The Repoliticisation of High-rise Social Housing in the UK and the Classed Politics of Demolition

Mooney, Gerry and McCall, Vikki (2018). The Repoliticisation of High-rise Social Housing in the UK and the Classed Politics of Demolition. Built Environment, 43(4) pp. 637–652.

Abstract

This paper explores the politics behind high-rise housing and focuses on Glasgow, Scotland’s largest city, as a case study for exploring and understanding the impact and consequences of sustained disinvestment in social housing. There has been much investment in high-rise living in recent decades on a global scale, while dominant narratives that surround the discussion of social housing in the UK has denigrated high-rise blocks and mobilised negative narratives about the tenants they house.
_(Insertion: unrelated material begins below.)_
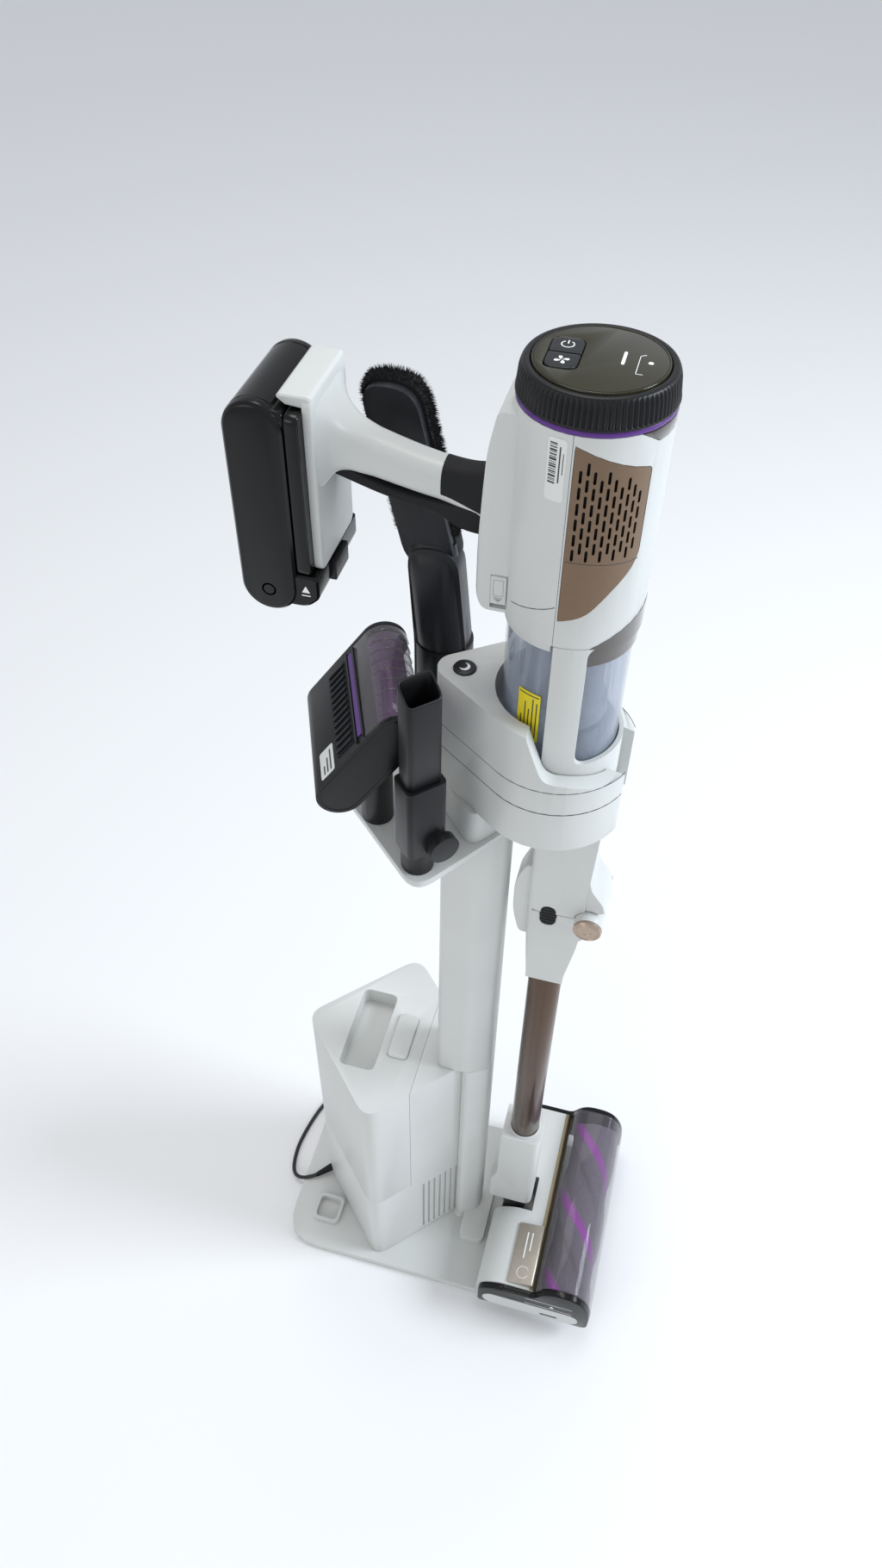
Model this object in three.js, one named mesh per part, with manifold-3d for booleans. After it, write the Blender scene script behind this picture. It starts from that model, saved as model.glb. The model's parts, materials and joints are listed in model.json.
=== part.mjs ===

Stigma and polarisation often lead to what is seen as the only solution: demolition. However, the process of demolition is highly political, contextualised and highlights the classed nature of urban policy and of housing provision This directly shapes the increasingly polarised landscapes of inequality which have become so pronounced in UK urban areas. The paper makes reference to the recent Grenfell Tower tragedy in the UK and the case of the Red Roads flats demolition in Glasgow to highlight the wider issues within the politics of social housing, the impact and consequences of sustained disinvestment in social housing and the inequality experienced within the social and geographical landscape.